Prompt technique
Retrieval-Augmented Generation (RAG)
Ground the model in your own data — docs, tickets, code, anything searchable.
What it is
Retrieval-Augmented Generation pairs an LLM with a retriever (vector database, BM25, web search) so the model answers using up-to-date, source-cited context rather than its frozen weights. RAG eliminates a huge class of hallucinations, lets you ship answers about private or recent data without fine-tuning, and gives you provenance for every claim.
When to use it
- ✓Q&A over private documents, codebases, support tickets
- ✓Facts that change after the model's training cutoff
- ✓Any answer that should cite its sources
Example
You are a support agent. Answer the user's question using only the context below.
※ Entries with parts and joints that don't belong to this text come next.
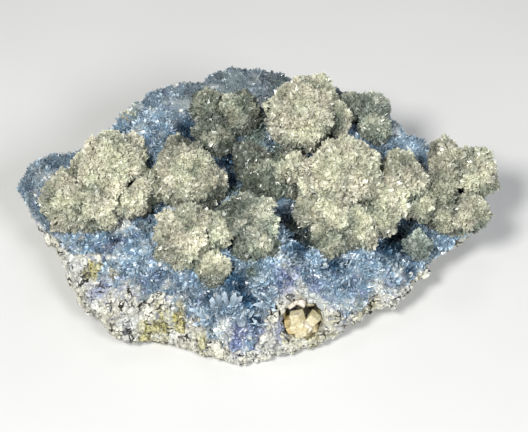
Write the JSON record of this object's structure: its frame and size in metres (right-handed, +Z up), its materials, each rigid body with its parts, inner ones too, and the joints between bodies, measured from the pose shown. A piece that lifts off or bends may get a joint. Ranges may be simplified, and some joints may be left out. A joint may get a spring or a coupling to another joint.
{
  "type": "vauxite mineral specimen",
  "caption": "Small cabinet mineral specimen: a slab of pale phosphate rock with a blue crust of bladed crystals and round cream to grey-green balls of tiny glassy blades.",
  "frame": {"origin": "on the flat sawn base, near its middle", "axes": "+X along the slab from left to right, +Y from the bare front face to the back, +Z up"},
  "size_m": [0.0903, 0.057, 0.0311],
  "materials": {
    "matrix": "rough, nodular, with ochre stains",
    "vauxite": "glassy blue blades with whitish edges",
    "cream_crystals": "glassy cream blades",
    "grey_green_crystals": "glassy greenish-grey blades",
    "buff_crystals": "dull glassy blocks"
  },
  "bodies": {
    "root": {"matrix_rock": "matrix", "vauxite_crust": "vauxite", "left_ball_cluster": "cream_crystals", "left_middle_ball": "cream_crystals", "lower_left_ball": "cream_crystals", "centre_ball": "cream_crystals", "back_left_cluster": "grey_green_crystals", "top_ball": "cream_crystals", "back_right_ball": "grey_green_crystals", "centre_back_cluster": "grey_green_crystals", "right_ball_cluster": "cream_crystals", "right_end_cluster": "cream_crystals", "small_front_ball": "cream_crystals", "buff_crystals": "buff_crystals"}
  },
  "joints": []
}
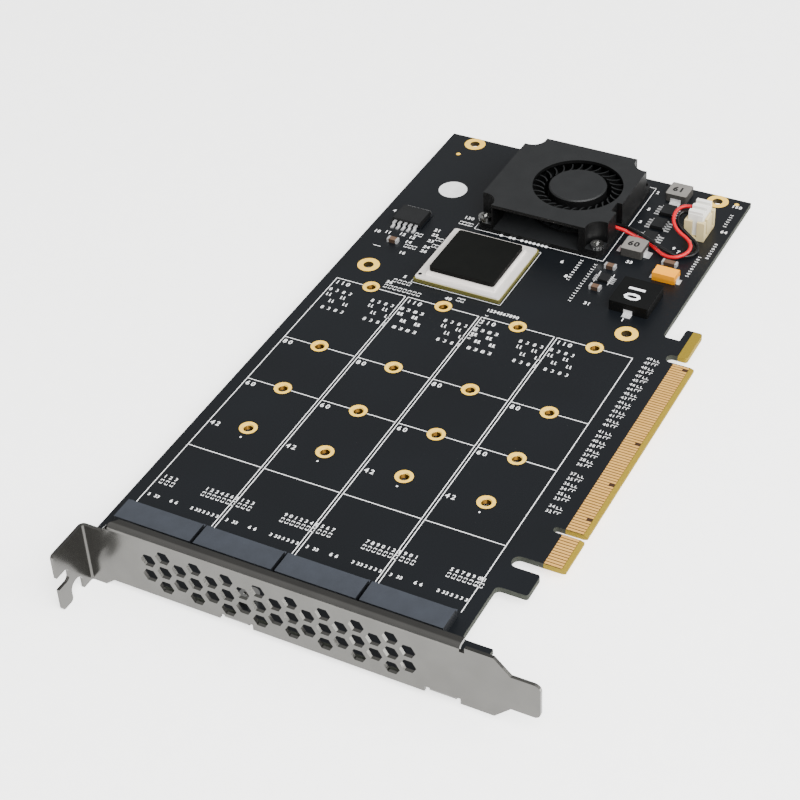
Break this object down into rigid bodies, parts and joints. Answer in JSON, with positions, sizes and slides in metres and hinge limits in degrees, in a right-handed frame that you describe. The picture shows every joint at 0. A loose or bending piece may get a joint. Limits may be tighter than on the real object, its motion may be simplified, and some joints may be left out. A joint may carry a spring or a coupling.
{
  "type": "nvme adapter card",
  "caption": "Expansion card with a vented steel bracket, drive sockets, screw nuts for several drive lengths, a lidded switch chip, a small blower and a routed contact edge.",
  "frame": {"origin": "centre of the key notch on the insertion edge of the contacts, in the plane of the component face", "axes": "+X along the card away from the bracket, +Y up the card away from the slot, +Z out of the component face"},
  "size_m": [0.2233, 0.1251, 0.0206],
  "materials": {
    "board_mask": "satin solder mask over glass laminate",
    "gold_plating": "thin gold plating",
    "socket_plastic": "moulded, fine matt",
    "tinned_metal": "tin plated, semi-bright",
    "bracket_steel": "nickel plated sheet",
    "screw_steel": "plated, bright",
    "chip_substrate": "laminate",
    "chip_lid": "nickel plated, satin",
    "thermal_pad": "soft silicone",
    "blower_plastic": "moulded, fine texture",
    "ferrite": "matt",
    "bearing_bronze": "sintered",
    "stator_steel": "laminated, matt",
    "copper_wire": "enamelled",
    "motor_laminate": "satin",
    "red_insulation": "satin PVC",
    "black_insulation": "satin PVC",
    "header_nylon": "moulded, satin",
    "plug_nylon": "moulded, satin",
    "coil_black": "moulded powder, matt",
    "coil_grey": "moulded powder, matt",
    "package_epoxy": "moulded, matt",
    "tantalum_epoxy": "moulded, satin",
    "ceramic_brown": "fired, matt",
    "label_paper": "coated, matt"
  },
  "bodies": {
    "card": {"blower_base": "blower_plastic", "blower_cover": "blower_plastic", "blower_screws": "screw_steel", "bracket_screws": "screw_steel", "ceramic_capacitor_ends": "tinned_metal", "ceramic_capacitors": "ceramic_brown", "circuit_board": "board_mask", "drive_screw_nuts": "gold_plating", "drive_socket_1": "socket_plastic", "drive_socket_2": "socket_plastic", "drive_socket_3": "socket_plastic", "drive_socket_4": "socket_plastic", "drive_socket_tails_1": "tinned_metal", "drive_socket_tails_2": "tinned_metal", "drive_socket_tails_3": "tinned_metal", "drive_socket_tails_4": "tinned_metal", "edge_contacts_bottom": "gold_plating", "edge_contacts_top": "gold_plating", "fan_header": "header_nylon", "fan_plug": "plug_nylon", "fan_wire_black": "black_insulation", "fan_wire_red": "red_insulation", "header_pins": "tinned_metal", "motor_board": "motor_laminate", "mounting_bracket": "bracket_steel", "mounting_eyes": "gold_plating", "phase_coil_1": "coil_grey", "phase_coil_1_terminals": "tinned_metal", "phase_coil_2": "coil_grey", "phase_coil_2_terminals": "tinned_metal", "power_driver_1": "package_epoxy", "power_driver_1_leads": "tinned_metal", "power_driver_2": "package_epoxy", "power_driver_2_leads": "tinned_metal", "power_driver_3": "package_epoxy", "power_driver_3_leads": "tinned_metal", "regulator": "package_epoxy", "regulator_leads": "tinned_metal", "round_label": "label_paper", "sensor_chip": "package_epoxy", "sensor_chip_leads": "tinned_metal", "shaft_bearing": "bearing_bronze", "stator_coils": "copper_wire", "stator_core": "stator_steel", "supply_coil": "coil_black", "supply_coil_terminals": "tinned_metal", "switch_lid": "chip_lid", "switch_substrate": "chip_substrate", "switch_thermal_pad": "thermal_pad", "tantalum_capacitor": "tantalum_epoxy", "tantalum_terminals": "tinned_metal"},
    "rotor": {"impeller": "blower_plastic", "impeller_magnet": "ferrite", "impeller_shaft": "screw_steel"}
  },
  "joints": [
    {"name": "impeller_spin", "type": "hinge", "parent": "card", "child": "rotor", "pos_m": [0.1278, 0.0578, 0.005], "axis": [0, 0, 1], "continuous": true}
  ]
}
If the answer is not in the context, say "I don't know based on the available docs."
Context:
{retrieved_chunks}
Question: {user_question}
Answer with citations like [1], [2] mapped to the chunk index.Why it works: Strict grounding ("using only the context"), an explicit fallback, and citation formatting — the three rules that make RAG reliable.
Pitfalls
- !Garbage retrieval = garbage answers. Tune chunking, embeddings and reranking before tweaking the prompt.
- !Long contexts dilute attention — rerank to top-k 4–8 chunks rather than dumping everything.